SOURCE MATERIAL ::
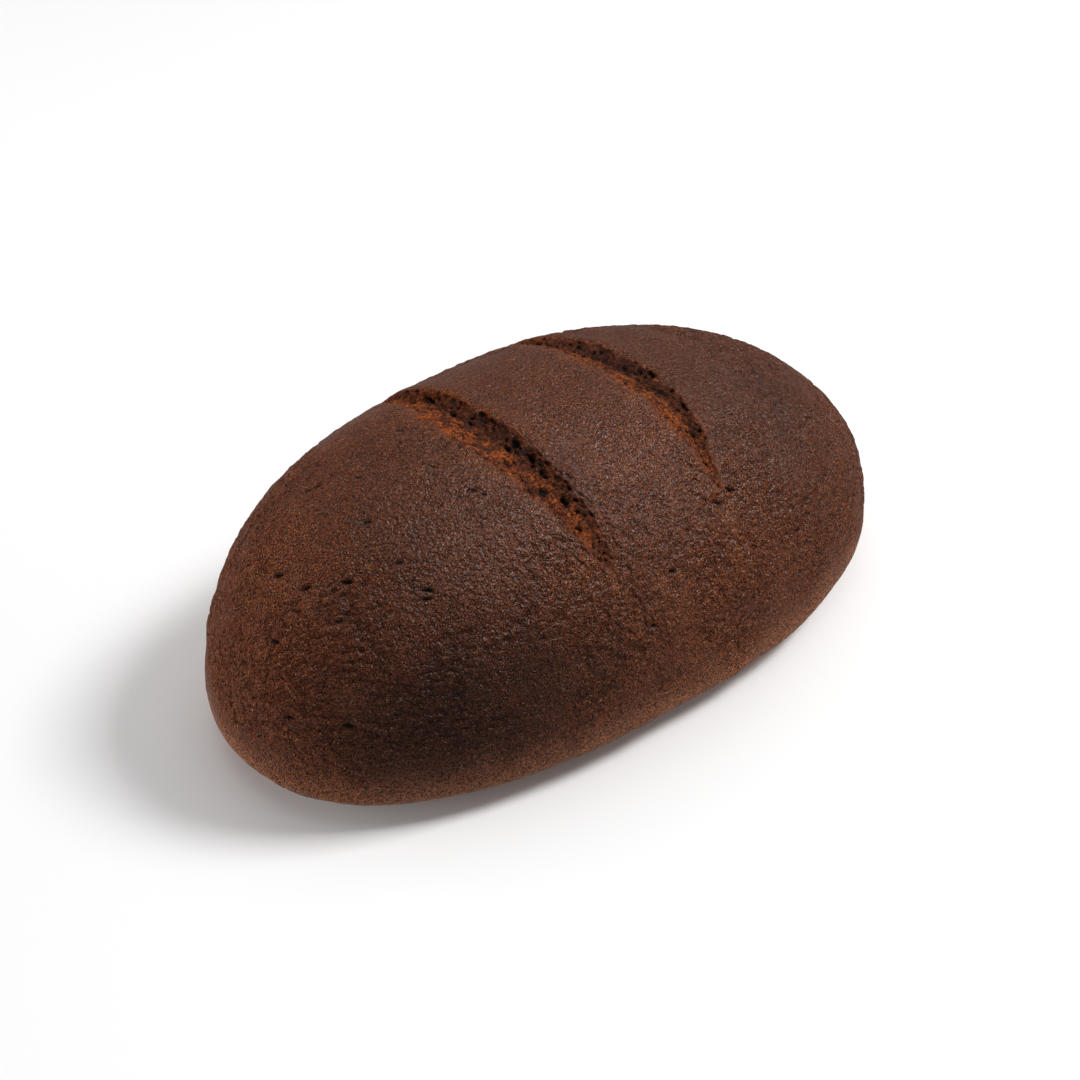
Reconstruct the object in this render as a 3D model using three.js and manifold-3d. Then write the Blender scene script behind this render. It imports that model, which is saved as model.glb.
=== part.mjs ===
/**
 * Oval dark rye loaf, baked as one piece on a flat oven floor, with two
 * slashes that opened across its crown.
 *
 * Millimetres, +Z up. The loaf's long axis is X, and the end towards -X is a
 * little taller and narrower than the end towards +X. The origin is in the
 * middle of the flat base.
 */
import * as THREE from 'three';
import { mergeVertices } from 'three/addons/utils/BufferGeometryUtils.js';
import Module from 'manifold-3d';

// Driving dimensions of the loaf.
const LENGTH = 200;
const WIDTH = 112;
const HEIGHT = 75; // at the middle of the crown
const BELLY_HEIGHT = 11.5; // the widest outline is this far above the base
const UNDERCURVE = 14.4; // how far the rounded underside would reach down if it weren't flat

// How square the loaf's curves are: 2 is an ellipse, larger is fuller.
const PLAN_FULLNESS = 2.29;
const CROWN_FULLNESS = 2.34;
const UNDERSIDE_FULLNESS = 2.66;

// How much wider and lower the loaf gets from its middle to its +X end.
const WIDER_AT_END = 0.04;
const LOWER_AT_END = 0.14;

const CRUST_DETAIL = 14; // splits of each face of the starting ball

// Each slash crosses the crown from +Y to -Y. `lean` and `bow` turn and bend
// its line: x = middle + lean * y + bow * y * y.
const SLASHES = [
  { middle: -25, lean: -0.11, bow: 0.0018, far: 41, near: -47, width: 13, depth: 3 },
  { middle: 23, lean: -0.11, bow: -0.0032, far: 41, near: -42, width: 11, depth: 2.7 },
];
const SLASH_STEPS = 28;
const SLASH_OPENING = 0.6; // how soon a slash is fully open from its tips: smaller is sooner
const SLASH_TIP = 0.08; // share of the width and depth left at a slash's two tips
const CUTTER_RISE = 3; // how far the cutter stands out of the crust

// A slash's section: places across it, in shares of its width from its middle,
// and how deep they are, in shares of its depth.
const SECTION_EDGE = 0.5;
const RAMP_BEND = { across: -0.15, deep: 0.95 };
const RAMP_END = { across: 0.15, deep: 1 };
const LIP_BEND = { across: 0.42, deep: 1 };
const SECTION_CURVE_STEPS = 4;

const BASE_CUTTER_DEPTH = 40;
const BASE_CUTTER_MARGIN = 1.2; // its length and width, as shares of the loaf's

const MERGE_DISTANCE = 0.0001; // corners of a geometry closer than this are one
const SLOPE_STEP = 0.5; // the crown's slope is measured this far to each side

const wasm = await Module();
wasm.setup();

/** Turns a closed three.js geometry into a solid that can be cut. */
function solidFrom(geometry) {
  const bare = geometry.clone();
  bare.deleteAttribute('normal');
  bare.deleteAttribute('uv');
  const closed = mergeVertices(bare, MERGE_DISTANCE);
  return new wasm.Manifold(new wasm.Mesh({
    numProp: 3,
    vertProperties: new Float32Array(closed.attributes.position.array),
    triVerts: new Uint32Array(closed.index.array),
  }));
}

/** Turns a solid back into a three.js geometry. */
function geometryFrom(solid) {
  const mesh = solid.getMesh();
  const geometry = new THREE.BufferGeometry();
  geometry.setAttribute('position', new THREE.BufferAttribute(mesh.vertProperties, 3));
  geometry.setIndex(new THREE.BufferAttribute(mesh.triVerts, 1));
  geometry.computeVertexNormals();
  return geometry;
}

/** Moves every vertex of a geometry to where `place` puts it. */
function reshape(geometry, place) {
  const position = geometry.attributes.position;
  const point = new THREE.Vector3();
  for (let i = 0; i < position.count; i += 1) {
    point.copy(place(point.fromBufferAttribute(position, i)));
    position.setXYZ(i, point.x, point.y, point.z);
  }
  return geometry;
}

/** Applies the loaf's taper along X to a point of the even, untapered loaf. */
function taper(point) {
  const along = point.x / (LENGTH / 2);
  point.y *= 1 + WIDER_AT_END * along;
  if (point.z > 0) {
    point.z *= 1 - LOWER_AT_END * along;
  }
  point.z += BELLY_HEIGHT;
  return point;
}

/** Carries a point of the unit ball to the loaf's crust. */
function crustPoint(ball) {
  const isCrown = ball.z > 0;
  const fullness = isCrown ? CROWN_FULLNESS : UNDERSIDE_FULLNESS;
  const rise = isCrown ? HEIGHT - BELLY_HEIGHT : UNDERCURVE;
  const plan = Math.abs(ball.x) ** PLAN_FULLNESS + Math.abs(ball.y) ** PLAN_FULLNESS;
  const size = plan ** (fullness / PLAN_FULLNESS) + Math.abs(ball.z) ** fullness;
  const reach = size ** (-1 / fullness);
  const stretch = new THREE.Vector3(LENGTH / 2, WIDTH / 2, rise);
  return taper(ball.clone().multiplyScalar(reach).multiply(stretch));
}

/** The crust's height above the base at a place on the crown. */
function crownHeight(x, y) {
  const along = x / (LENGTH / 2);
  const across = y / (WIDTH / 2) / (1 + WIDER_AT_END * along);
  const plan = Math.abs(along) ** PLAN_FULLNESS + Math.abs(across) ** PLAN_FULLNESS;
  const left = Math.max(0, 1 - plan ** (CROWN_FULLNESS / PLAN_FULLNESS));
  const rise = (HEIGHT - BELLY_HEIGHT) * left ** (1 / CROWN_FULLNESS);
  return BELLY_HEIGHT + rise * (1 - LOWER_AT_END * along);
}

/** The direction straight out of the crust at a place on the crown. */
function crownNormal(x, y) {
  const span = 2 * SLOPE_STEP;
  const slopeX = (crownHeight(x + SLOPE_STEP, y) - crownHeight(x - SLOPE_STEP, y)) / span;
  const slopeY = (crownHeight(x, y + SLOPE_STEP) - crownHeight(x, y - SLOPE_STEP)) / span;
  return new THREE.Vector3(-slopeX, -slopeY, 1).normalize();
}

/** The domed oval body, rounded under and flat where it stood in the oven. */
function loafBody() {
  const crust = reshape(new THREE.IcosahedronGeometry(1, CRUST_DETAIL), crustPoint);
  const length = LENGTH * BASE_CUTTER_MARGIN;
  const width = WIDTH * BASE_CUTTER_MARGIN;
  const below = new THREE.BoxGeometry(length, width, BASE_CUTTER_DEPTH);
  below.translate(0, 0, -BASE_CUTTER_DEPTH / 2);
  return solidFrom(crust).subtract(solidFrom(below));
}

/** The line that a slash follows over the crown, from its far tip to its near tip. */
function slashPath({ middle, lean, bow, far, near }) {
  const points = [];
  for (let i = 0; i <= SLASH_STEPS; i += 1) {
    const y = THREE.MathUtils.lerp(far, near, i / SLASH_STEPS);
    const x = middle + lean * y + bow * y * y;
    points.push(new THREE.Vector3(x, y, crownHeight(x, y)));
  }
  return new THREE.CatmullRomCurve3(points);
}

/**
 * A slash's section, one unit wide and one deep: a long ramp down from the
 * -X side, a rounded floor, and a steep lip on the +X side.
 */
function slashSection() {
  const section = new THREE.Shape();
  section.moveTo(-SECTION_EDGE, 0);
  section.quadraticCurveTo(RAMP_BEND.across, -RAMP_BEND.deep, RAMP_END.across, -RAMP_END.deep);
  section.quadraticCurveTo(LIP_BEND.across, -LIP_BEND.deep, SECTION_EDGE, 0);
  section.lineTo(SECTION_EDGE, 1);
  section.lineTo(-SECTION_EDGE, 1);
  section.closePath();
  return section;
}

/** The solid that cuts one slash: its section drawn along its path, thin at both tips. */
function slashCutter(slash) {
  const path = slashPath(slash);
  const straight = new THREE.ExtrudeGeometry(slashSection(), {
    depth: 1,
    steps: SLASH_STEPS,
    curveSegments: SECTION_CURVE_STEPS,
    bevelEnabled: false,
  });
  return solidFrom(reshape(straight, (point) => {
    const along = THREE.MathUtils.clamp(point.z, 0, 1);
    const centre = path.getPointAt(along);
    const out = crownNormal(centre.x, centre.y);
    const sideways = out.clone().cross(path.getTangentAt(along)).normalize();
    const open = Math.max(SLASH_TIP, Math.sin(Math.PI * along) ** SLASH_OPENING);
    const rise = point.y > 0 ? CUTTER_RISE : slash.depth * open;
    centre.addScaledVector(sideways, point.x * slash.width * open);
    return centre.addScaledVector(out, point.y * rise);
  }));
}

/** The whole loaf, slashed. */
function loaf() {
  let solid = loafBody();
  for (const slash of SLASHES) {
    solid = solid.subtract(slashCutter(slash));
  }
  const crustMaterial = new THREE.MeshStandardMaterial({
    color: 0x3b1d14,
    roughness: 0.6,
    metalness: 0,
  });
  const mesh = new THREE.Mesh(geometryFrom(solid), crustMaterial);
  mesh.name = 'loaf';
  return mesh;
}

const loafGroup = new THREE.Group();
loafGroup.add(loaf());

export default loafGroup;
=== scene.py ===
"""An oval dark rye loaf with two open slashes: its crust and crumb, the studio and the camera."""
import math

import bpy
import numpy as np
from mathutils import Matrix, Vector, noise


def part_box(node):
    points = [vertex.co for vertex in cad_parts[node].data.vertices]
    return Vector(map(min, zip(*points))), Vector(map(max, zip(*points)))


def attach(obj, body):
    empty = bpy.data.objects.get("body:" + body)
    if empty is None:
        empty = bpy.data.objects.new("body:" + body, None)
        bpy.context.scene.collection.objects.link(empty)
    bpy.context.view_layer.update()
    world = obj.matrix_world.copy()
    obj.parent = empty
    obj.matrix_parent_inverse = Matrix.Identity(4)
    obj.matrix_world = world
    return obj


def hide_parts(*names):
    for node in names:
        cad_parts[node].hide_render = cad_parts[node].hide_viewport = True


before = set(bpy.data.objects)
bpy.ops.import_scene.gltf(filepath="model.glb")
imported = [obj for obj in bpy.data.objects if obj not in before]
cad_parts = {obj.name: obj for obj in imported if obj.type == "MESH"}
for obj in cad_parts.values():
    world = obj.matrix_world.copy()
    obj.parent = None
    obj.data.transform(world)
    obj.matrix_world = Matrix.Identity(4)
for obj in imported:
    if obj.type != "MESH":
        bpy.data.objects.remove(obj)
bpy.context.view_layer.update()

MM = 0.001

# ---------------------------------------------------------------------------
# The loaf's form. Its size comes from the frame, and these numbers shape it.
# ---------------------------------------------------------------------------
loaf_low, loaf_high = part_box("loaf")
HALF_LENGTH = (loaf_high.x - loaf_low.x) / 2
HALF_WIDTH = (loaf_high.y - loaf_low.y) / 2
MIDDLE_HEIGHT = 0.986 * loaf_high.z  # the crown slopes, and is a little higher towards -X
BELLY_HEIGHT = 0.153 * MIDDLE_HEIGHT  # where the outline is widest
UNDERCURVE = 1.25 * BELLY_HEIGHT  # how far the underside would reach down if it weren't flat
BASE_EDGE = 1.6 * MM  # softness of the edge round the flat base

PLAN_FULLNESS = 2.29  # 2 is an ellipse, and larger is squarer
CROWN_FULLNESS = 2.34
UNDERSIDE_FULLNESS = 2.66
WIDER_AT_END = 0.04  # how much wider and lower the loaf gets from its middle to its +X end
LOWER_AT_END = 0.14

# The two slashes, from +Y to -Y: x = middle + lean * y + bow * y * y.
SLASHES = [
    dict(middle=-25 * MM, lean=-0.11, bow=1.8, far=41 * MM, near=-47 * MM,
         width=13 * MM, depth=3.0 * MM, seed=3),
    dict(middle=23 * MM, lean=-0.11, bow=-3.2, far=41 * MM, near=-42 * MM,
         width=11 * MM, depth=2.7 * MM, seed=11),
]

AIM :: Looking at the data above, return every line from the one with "loaf, slashed. */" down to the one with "if empty is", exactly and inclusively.

SOLUTION FOR THIS TASK ::
/** The whole loaf, slashed. */
function loaf() {
  let solid = loafBody();
  for (const slash of SLASHES) {
    solid = solid.subtract(slashCutter(slash));
  }
  const crustMaterial = new THREE.MeshStandardMaterial({
    color: 0x3b1d14,
    roughness: 0.6,
    metalness: 0,
  });
  const mesh = new THREE.Mesh(geometryFrom(solid), crustMaterial);
  mesh.name = 'loaf';
  return mesh;
}

const loafGroup = new THREE.Group();
loafGroup.add(loaf());

export default loafGroup;
=== scene.py ===
"""An oval dark rye loaf with two open slashes: its crust and crumb, the studio and the camera."""
import math

import bpy
import numpy as np
from mathutils import Matrix, Vector, noise


def part_box(node):
    points = [vertex.co for vertex in cad_parts[node].data.vertices]
    return Vector(map(min, zip(*points))), Vector(map(max, zip(*points)))


def attach(obj, body):
    empty = bpy.data.objects.get("body:" + body)
    if empty is None:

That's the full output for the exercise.